# What kind of fish should I get?



## Eep Crood (Jan 23, 2014)

I am getting a fish this weekend. I am deciding between a betta and a goldfish. Any suggestions?

My tank is 2.5 gallons, and I am not stupid. I know that you do NOT need a 30 gallon for a goldfish, so don't lie to me. Like other people do. My friends goldfish lived for two years in a bow and it is still alive... So how do you explain that. I've never seen a little goldfish in a30 gallon. NEVER. NOBODY does that. I do understand that if you put a goldfish in a pond, it will grow to be huge, but it will not be that big if you put it in a 2.5 gallon. And why would they make bowls if they were too small for all fish?


----------



## panthers24 (Dec 31, 2013)

I like bettas because of the variety to chose from but they are more expensive to keep than goldfish.

Bettas are easier to kill if you do something wrong 

some goldfish will not die no matter what they go through. We have a fish pond outside with goldfish in it and we only clean it once or twice a year because it is over 140 gals and takes forever to clean and we don't have a pump so we have to clean it with 5 gal buckets. But goldfish are probably the hardiest fish there is we had one live in our pond for at least 8 years probably closer to 10


----------



## rylovesriska (Oct 30, 2013)

I have goldfish and had a betta (she died) but I have to say (in my opinion) that goldfish do not have as strong of a personality as a betta, the koi pond (with goldfish) is my least favorite thing in the house because of the Goldfish, I love the koi. But you might like the goldfish this is just my personal opinion


----------



## 16kehresmann (Feb 5, 2014)

That whole goldfish can live in 2.5 gallons of water is true. Just like if I stuck a dog in a closet, gave them food,water,bathroom. they'd totally live...Not very happily. But they would probably survive. Anybody you talk to who's researched and owned goldfish is going to tell you they require a min. of 20 gallons per goldie and an additional 10 gallons for every goldie after that. Why do they make "goldfish bowls?" Why the heck do they make those little half gallon tanks for betta fish to live in? Because people don't always think what's "Best" for the animal. So, I'd suggest you don't get a goldfish if you're not willing to give them the best accomidations.

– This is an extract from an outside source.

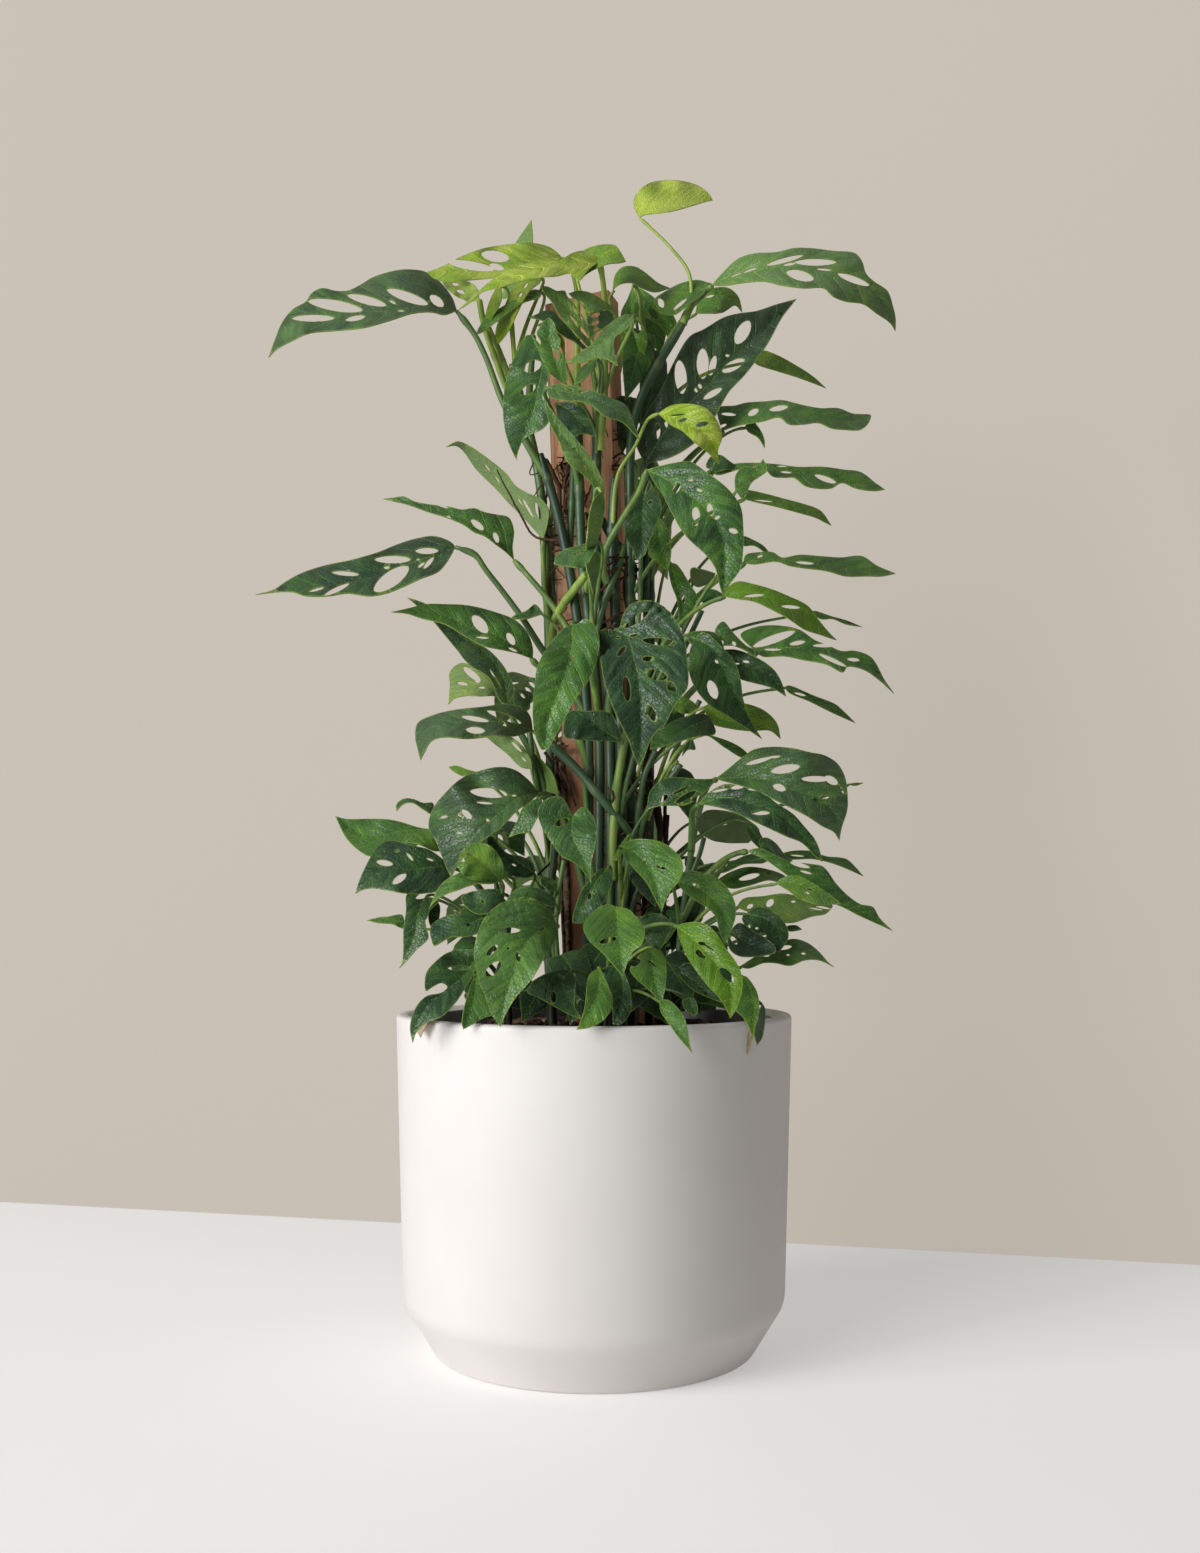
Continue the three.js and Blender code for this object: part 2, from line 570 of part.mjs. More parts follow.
// The flat blade as points [s, q] and triangles. The first two points are the corners of its
// heel, where the petiole comes in; then the midrib, then each half with its holes.
function flatBlade(leaf) {
  const heel = PETIOLE.radius;
  const flat = [new THREE.Vector2(0, -heel), new THREE.Vector2(0, heel)];
  for (let i = 1; i <= BLADE.ribPoints + 1; i += 1) {
    flat.push(new THREE.Vector2(i / (BLADE.ribPoints + 1), 0));
  }
  const ribNames = flat.map((_, i) => i).slice(2);
  const triangles = [[0, 1, 2]];
  for (const side of [1, -1]) {
    const margin = marginOf(leaf, side);
    const holes = holesOf(leaf, side);
    const first = flat.length;
    flat.push(...margin, ...holes.flat());
    const added = flat.map((_, i) => i).slice(first);
    const outline = [(side + 1) / 2, ...added.slice(0, margin.length), ...ribNames.toReversed()];
    const names = [...outline, ...added.slice(margin.length)];
    triangles.push(
      ...THREE.ShapeUtils.triangulateShape(outline.map((name) => flat[name]), holes)
        .map((corners) => corners.map((corner) => names[corner])),
    );
  }
  return { flat, triangles: triangles.map((corners) => anticlockwise(flat, corners)) };
}

// The edges that only one triangle has: the margin, the heel and the rims of the holes.
function openEdges(triangles) {
  const edges = triangles.flatMap(([a, b, c]) => [[a, b], [b, c], [c, a]]);
  const seen = new Set(edges.map(([a, b]) => `${a} ${b}`));
  return edges.filter(([a, b]) => !seen.has(`${b} ${a}`));
}

// The four corners of the petiole's section at t, in the order of the heel's corners.
function petioleRing(curve, leaf, t) {
  const tangent = curve.getTangent(t);
  const across = leaf.across.clone().addScaledVector(tangent, -leaf.across.dot(tangent)).normalize();
  const outward = new THREE.Vector3().crossVectors(tangent, across);
  return [[-1, 1], [1, 1], [1, -1], [-1, -1]].map(([a, b]) => curve.getPoint(t)
    .addScaledVector(across, a * PETIOLE.radius)
    .addScaledVector(outward, b * PETIOLE.radius));
}

// A leaf as one skin: both faces of the blade are split into triangles alike and walled round the
// margin and the holes, and the petiole's sides run on from the heel back to the stem.
function leafSolid(vine, leaf) {
  const { flat, triangles } = flatBlade(leaf);
  const count = flat.length;
  const points = [];
  for (const half of [0.5, -0.5]) {
    flat.forEach(({ x: s, y: q }, i) => {
      const thickness = i < 2 ? PETIOLE.heelThickness : BLADE.thickness;
      points.push(bladePoint(leaf, s, q).addScaledVector(leaf.normal, half * thickness));
    });
  }
  const index = [];
  for (const [a, b, c] of triangles) {
    index.push(a, b, c, a + count, c + count, b + count);
  }
  for (const [a, b] of openEdges(triangles)) {
    if (a > 1 || b > 1) {
      index.push(b, a, a + count, b, a + count, b + count);
    }
  }
  const curve = petioleCurve(nodeOfStem(vine, leaf.joint), leaf);
  let near = [0, 1, 1 + count, count];
  for (let step = PETIOLE.steps - 1; step >= 0; step -= 1) {
    const far = [0, 1, 2, 3].map((k) => points.length + k);
    points.push(...petioleRing(curve, leaf, step / PETIOLE.steps));
    for (let k = 0; k < 4; k += 1) {
      const next = (k + 1) % 4;
      index.push(near[k], near[next], far[next], near[k], far[next], far[k]);
    }
    near = far;
  }
  index.push(near[0], near[1], near[2], near[0], near[2], near[3]);
  return solidOf(new THREE.BufferGeometry().setFromPoints(points).setIndex(index));
}

// ---- The plant -----------------------------------------------------------------------------

// The meshes of one vine: the stem with its mature leaves, then each new leaf by itself, with
// the foot of its petiole cut to clasp the stem.
function vineMeshes(vine) {
  const leaves = vine.leaves.map(leafFrom);
  const mature = leaves.filter((leaf) => leaf.tone !== 'lime').map((leaf) => leafSolid(vine, leaf));
  const fresh = leaves.filter((leaf) => leaf.tone === 'lime').map((leaf) => leafSolid(vine, leaf));
  const body = mainBody(joined([stemSolid(vine), ...rootSolids(vine), ...mature]));
  const clearance = stemSolid(vine, GAP);
  const meshes = [meshOf(vine.name, body, MATURE_LEAF)];
  fresh.forEach((solid, i) => {
    meshes.push(meshOf(`${vine.name}_new_leaf_${i + 1}`, mainBody(solid.subtract(clearance)), NEW_LEAF));
  });
  meshes.forEach((mesh) => mesh.rotateZ((vine.turn ?? 0) * DEGREES));
  return meshes;
}

const turnedCutter = (vine) => stemSolid(vine, GAP).rotate([0, 0, vine.turn ?? 0]);

const plant = new THREE.Group();
plant.add(meshOf('glazed_pot', glazedPot(), GLAZE));
plant.add(meshOf('nursery_pot', nurseryPot(), BLACK_PLASTIC));
plant.add(meshOf('soil', soilSolid([stakeSolid(GAP), ...VINES.map(turnedCutter)]), COMPOST));
plant.add(meshOf('stake', stakeSolid(), SAWN_WOOD));
VINES.forEach((vine) => plant.add(...vineMeshes(vine)));

export default plant;
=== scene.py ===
import math

import bpy
import numpy as np
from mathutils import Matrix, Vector
from mathutils.geometry import delaunay_2d_cdt


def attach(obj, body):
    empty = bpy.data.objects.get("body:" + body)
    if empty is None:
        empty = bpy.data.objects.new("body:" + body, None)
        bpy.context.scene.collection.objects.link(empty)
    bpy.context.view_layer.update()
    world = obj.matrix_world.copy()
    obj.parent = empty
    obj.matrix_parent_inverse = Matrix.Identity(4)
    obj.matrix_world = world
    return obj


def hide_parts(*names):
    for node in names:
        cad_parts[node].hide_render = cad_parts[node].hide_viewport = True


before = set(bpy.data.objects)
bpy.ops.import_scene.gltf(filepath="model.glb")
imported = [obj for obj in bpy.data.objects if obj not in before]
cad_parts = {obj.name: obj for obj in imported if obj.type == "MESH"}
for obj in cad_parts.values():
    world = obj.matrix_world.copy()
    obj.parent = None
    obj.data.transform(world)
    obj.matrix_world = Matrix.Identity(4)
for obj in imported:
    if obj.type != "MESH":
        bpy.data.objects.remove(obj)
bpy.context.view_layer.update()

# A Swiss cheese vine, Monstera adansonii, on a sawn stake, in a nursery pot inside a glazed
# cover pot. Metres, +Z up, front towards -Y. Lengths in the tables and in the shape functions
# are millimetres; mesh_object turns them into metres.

MM = 0.001
EYE = np.array([0.0, -1125.0, 322.0])

# ---- Sizes shared with the solids -----------------------------------------------------------

POT = {"rim": 147, "shoulder": 142, "foot": 119, "height": 249, "shoulder_height": 38, "wall": 8, "floor": 12}
NURSERY = {"rim": 133, "foot": 103, "top": 246, "lip": 14, "wall": 2.4}
SOIL = {"edge": 234, "crown": 6, "radius": 124.5, "rings": 46, "sides": 150}
STAKE = {"width": 50, "depth": 26, "top": 780.5, "slope": 0.1, "foot": 60, "turn": -18, "upright": 540,
         "lean": -0.0385}
# Depth of the front face of the stake: the first number, plus the second times x.
STAKE_FACE = (-13.7, -0.325)
STEM = {"radius": 3.6, "sides": 12, "foot_depth": 36}
PETIOLE = {"radius": 1.45, "sides": 10, "rise": 0.3, "approach": 0.28}
BLADE = {"thickness": 0.6, "fold": 12, "droop": 0.22, "vein_angle": 55, "first_vein": 0.16, "quilt": 0.06,
         "quilt_fade": 4}
STEEPEST_TILT = 52
FILL_ARCH = 0.1
LOW_GIRTH = 0.62
AERIAL_ROOT = 0.9
FINE_ROOT = 0.85

# ---- The vines ------------------------------------------------------------------------------
# stem: points [x, y, z] from the soil up. turn: degrees about Z. A leaf is a row: height of its
# joint on the stem, base x, z, y, tip x, z, y, full width, tilt, arch, holes a side, tone. x and
# z lie on the upright plane through the pot's axis and slide along the sight line to depth y.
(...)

**Not meaning to sound harsh at all. Just trying to give you the information!!


----------



## panthers24 (Dec 31, 2013)

What type of goldfish were you thinking of? If you had a pond you could probably raise a goldfish in the bowl and then release it into the pond when it got to big for the bowl or you could probably find someone who had a pond you could put it in


----------



## Laki (Aug 24, 2011)

If all you have/want is a 2.5 then get a betta. Please get a heater too, regardless of what you're told at the pet store (how bettas like cold water). 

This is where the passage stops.